* Task:
Pull each line holding the word "that" from the data.

--------

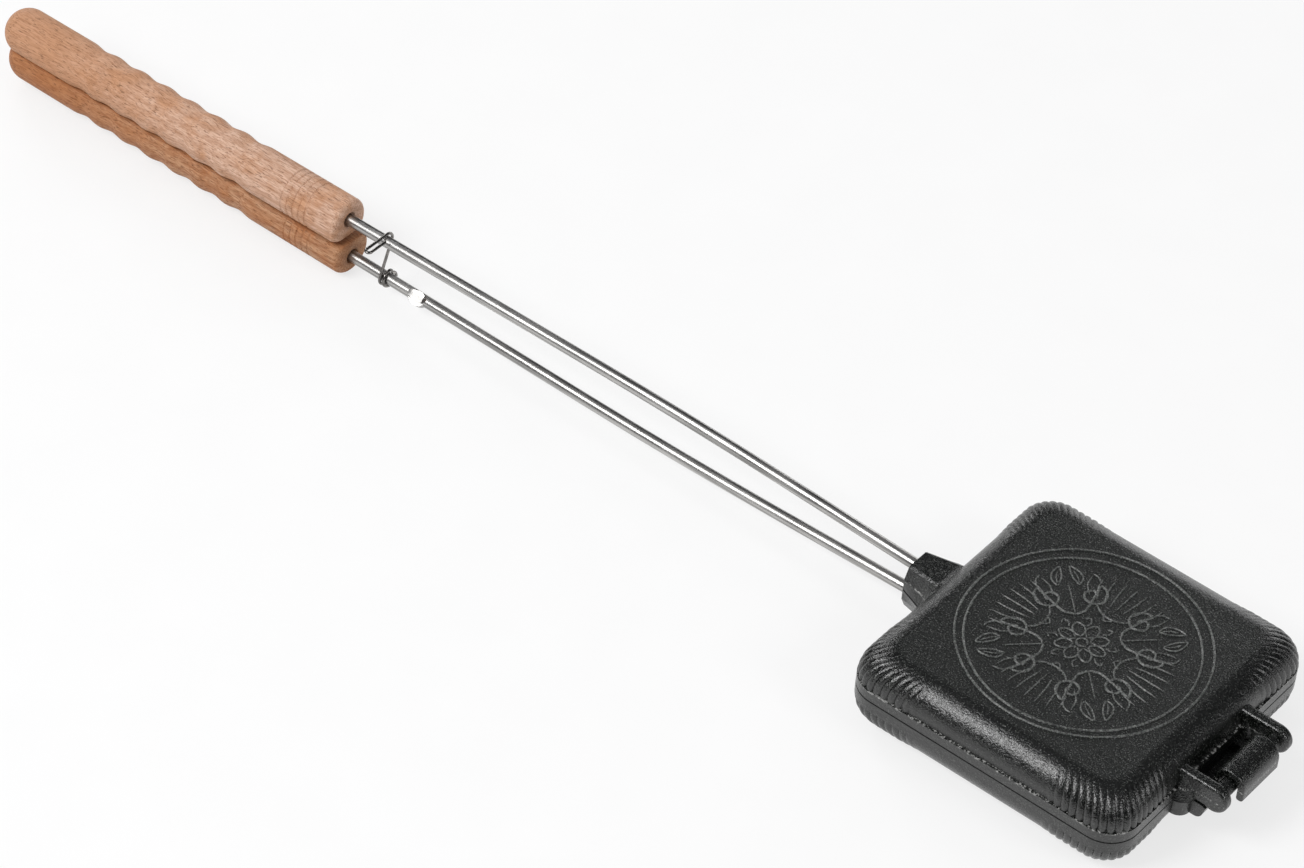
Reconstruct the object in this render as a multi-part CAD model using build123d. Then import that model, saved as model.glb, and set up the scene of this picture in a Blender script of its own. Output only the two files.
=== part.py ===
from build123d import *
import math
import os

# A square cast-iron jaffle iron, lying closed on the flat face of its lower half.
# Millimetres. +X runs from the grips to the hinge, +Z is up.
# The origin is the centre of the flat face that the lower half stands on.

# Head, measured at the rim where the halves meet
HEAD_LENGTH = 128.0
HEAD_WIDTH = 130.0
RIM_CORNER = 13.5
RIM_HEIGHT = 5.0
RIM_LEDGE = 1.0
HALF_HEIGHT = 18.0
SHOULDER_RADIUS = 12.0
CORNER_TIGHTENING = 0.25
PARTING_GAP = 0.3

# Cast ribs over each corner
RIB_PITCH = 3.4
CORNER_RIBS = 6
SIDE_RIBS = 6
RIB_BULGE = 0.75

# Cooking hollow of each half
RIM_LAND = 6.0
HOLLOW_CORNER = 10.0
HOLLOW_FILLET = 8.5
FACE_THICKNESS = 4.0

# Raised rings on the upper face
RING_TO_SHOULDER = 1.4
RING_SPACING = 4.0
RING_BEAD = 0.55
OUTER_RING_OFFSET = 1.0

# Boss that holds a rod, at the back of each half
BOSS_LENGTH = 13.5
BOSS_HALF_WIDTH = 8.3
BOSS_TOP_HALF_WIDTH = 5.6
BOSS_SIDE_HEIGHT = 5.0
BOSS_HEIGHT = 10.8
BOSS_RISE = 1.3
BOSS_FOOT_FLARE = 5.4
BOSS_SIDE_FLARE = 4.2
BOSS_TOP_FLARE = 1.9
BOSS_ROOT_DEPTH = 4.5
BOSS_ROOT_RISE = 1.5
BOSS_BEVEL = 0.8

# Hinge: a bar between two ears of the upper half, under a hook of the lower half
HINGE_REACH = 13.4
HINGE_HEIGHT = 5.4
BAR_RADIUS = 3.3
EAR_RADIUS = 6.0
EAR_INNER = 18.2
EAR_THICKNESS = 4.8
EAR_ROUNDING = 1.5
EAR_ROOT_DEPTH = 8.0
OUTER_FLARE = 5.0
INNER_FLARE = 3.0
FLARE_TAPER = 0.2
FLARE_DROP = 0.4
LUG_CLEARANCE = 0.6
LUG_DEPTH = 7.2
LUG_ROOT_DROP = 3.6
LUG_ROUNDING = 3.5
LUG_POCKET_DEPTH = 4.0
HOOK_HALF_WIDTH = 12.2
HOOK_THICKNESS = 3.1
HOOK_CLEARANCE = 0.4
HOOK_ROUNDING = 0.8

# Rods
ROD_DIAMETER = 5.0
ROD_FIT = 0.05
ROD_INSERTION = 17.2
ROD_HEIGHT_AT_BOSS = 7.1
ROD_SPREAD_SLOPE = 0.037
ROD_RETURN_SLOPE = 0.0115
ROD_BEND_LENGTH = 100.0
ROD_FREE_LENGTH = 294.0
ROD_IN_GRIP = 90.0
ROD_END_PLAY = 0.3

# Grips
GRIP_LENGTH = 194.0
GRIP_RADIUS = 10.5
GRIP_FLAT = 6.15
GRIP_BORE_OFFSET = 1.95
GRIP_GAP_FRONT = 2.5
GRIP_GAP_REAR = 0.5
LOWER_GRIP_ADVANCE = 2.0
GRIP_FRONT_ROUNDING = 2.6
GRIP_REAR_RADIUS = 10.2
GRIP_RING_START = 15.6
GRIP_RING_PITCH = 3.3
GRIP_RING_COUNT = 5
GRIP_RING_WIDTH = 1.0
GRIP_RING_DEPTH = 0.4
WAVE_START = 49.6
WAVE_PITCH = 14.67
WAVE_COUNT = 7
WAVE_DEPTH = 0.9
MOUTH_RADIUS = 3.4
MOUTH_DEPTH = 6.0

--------

* Answer for the task:
Reconstruct the object in this render as a multi-part CAD model using build123d. Then import that model, saved as model.glb, and set up the scene of this picture in a Blender script of its own. Output only the two files.
# The origin is the centre of the flat face that the lower half stands on.
# Boss that holds a rod, at the back of each half